Return the listing below word for word.

□ □ □ □ □

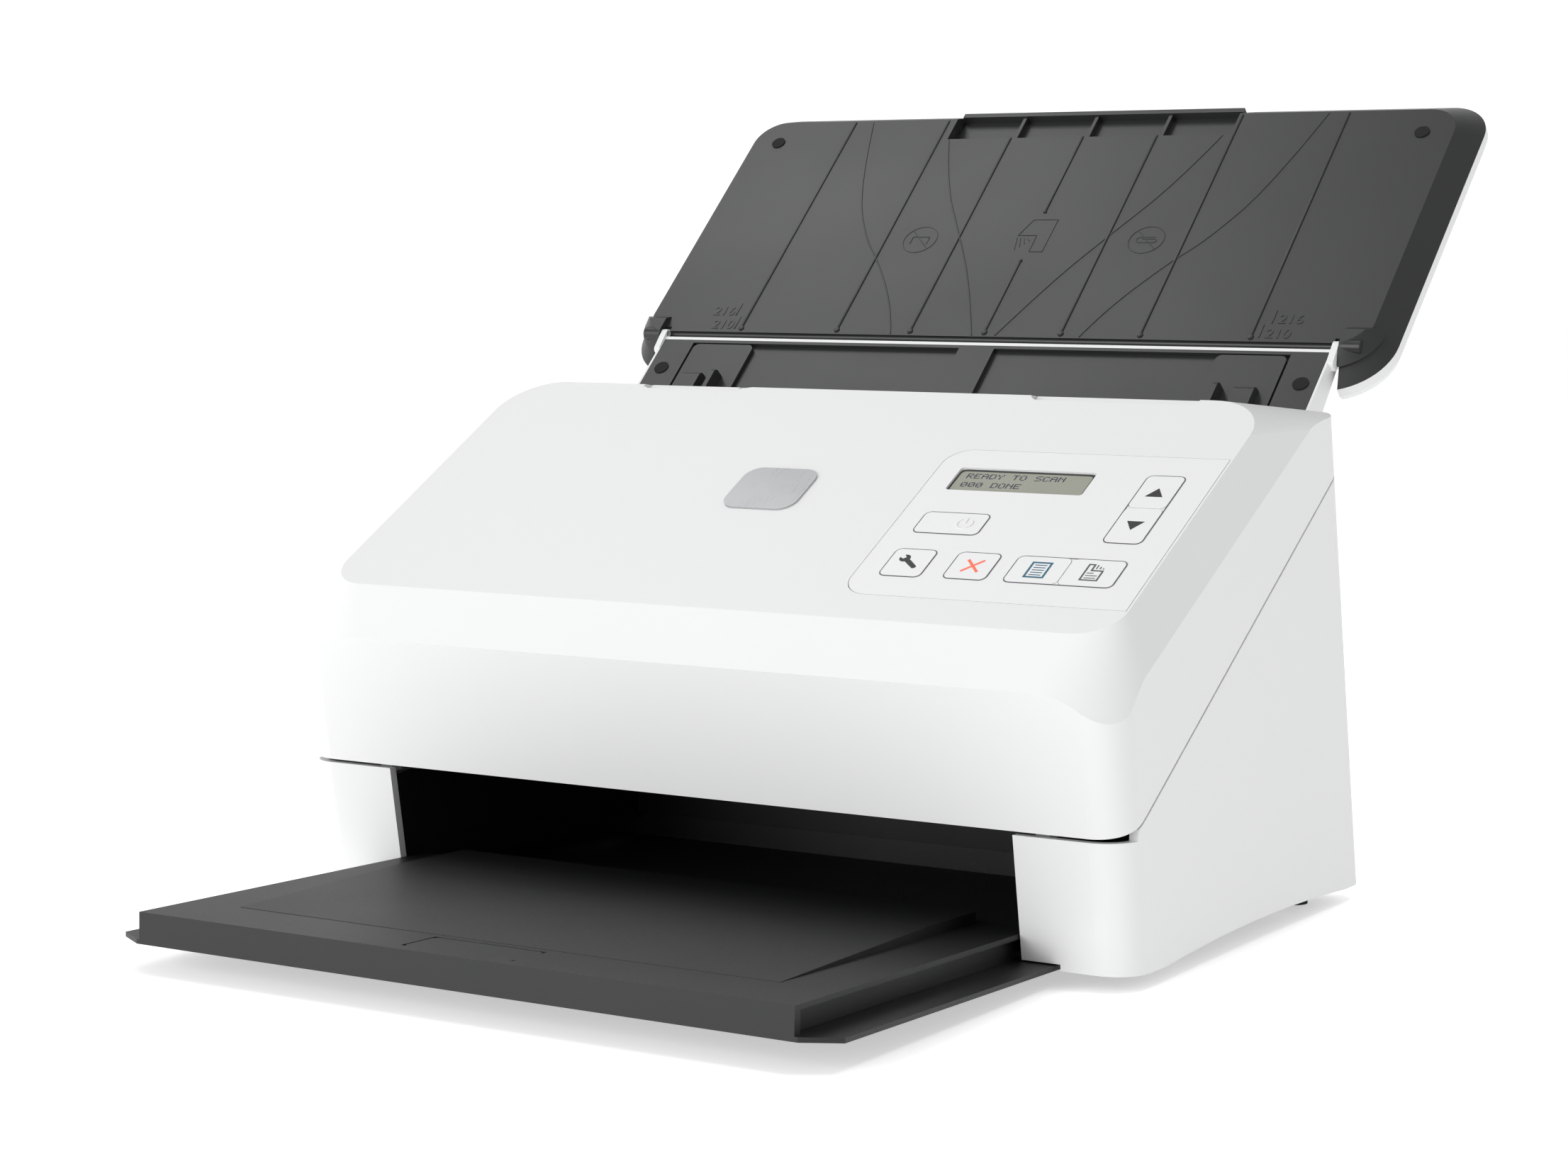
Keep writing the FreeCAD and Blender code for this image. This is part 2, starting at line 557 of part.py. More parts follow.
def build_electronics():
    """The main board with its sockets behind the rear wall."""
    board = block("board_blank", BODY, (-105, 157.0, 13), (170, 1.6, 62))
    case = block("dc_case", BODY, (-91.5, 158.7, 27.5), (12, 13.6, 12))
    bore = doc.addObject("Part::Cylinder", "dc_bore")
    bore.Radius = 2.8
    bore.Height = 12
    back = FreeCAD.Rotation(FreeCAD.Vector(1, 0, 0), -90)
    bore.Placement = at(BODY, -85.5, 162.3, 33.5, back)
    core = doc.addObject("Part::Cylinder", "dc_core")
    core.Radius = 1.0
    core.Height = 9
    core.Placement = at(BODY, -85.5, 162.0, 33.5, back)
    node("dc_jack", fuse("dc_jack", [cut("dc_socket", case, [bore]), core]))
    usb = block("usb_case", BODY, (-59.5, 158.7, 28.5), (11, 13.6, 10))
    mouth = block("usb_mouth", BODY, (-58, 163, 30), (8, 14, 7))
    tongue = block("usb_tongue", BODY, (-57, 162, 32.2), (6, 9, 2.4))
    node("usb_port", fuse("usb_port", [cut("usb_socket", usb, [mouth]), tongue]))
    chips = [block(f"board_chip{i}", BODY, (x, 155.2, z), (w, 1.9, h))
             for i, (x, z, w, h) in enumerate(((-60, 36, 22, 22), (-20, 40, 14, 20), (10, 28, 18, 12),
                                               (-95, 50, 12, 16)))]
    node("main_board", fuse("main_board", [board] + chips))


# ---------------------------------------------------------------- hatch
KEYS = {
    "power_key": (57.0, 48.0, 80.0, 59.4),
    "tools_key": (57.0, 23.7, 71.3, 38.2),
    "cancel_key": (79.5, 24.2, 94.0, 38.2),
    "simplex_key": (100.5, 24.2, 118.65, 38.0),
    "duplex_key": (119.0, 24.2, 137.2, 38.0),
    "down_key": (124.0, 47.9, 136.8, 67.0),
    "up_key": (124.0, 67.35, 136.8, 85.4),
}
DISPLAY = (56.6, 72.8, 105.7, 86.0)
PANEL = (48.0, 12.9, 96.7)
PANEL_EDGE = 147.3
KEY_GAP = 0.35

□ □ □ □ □

§ **Exercise output**
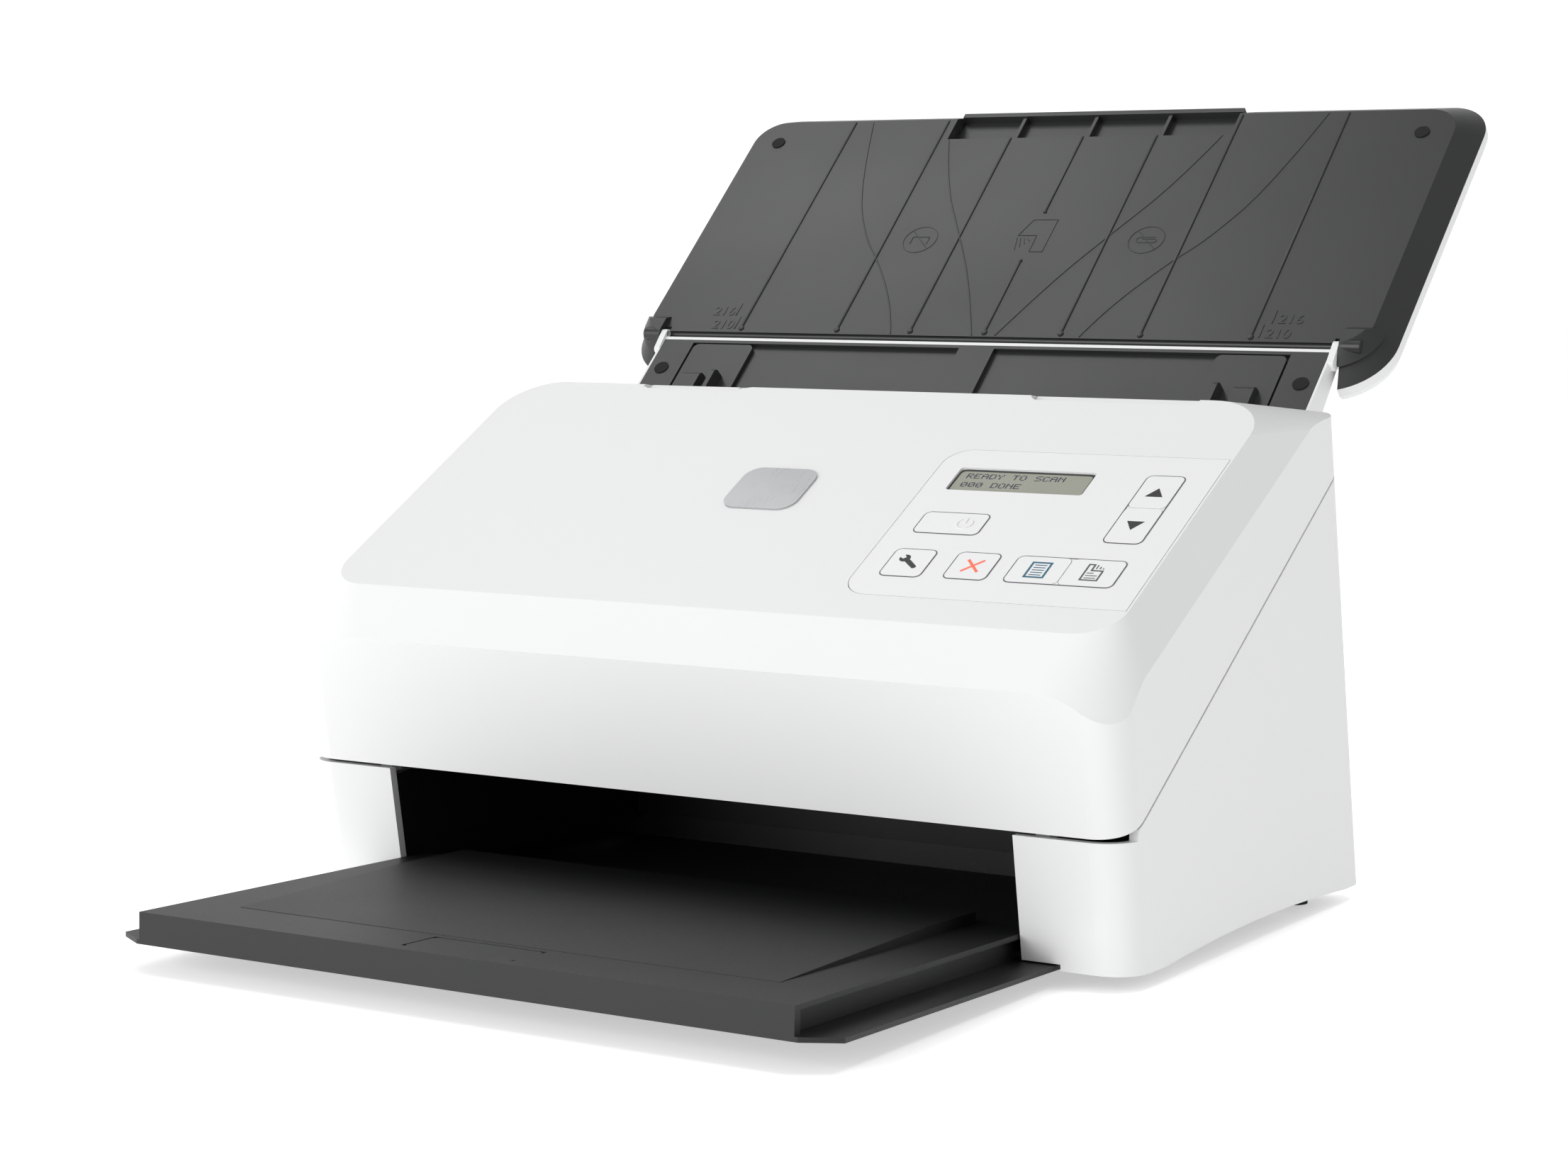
Keep writing the FreeCAD and Blender code for this image. This is part 2, starting at line 557 of part.py. More parts follow.
def build_electronics():
    """The main board with its sockets behind the rear wall."""
    board = block("board_blank", BODY, (-105, 157.0, 13), (170, 1.6, 62))
    case = block("dc_case", BODY, (-91.5, 158.7, 27.5), (12, 13.6, 12))
    bore = doc.addObject("Part::Cylinder", "dc_bore")
    bore.Radius = 2.8
    bore.Height = 12
    back = FreeCAD.Rotation(FreeCAD.Vector(1, 0, 0), -90)
    bore.Placement = at(BODY, -85.5, 162.3, 33.5, back)
    core = doc.addObject("Part::Cylinder", "dc_core")
    core.Radius = 1.0
    core.Height = 9
    core.Placement = at(BODY, -85.5, 162.0, 33.5, back)
    node("dc_jack", fuse("dc_jack", [cut("dc_socket", case, [bore]), core]))
    usb = block("usb_case", BODY, (-59.5, 158.7, 28.5), (11, 13.6, 10))
    mouth = block("usb_mouth", BODY, (-58, 163, 30), (8, 14, 7))
    tongue = block("usb_tongue", BODY, (-57, 162, 32.2), (6, 9, 2.4))
    node("usb_port", fuse("usb_port", [cut("usb_socket", usb, [mouth]), tongue]))
    chips = [block(f"board_chip{i}", BODY, (x, 155.2, z), (w, 1.9, h))
             for i, (x, z, w, h) in enumerate(((-60, 36, 22, 22), (-20, 40, 14, 20), (10, 28, 18, 12),
                                               (-95, 50, 12, 16)))]
    node("main_board", fuse("main_board", [board] + chips))


# ---------------------------------------------------------------- hatch
KEYS = {
    "power_key": (57.0, 48.0, 80.0, 59.4),
    "tools_key": (57.0, 23.7, 71.3, 38.2),
    "cancel_key": (79.5, 24.2, 94.0, 38.2),
    "simplex_key": (100.5, 24.2, 118.65, 38.0),
    "duplex_key": (119.0, 24.2, 137.2, 38.0),
    "down_key": (124.0, 47.9, 136.8, 67.0),
    "up_key": (124.0, 67.35, 136.8, 85.4),
}
DISPLAY = (56.6, 72.8, 105.7, 86.0)
PANEL = (48.0, 12.9, 96.7)
PANEL_EDGE = 147.3
KEY_GAP = 0.35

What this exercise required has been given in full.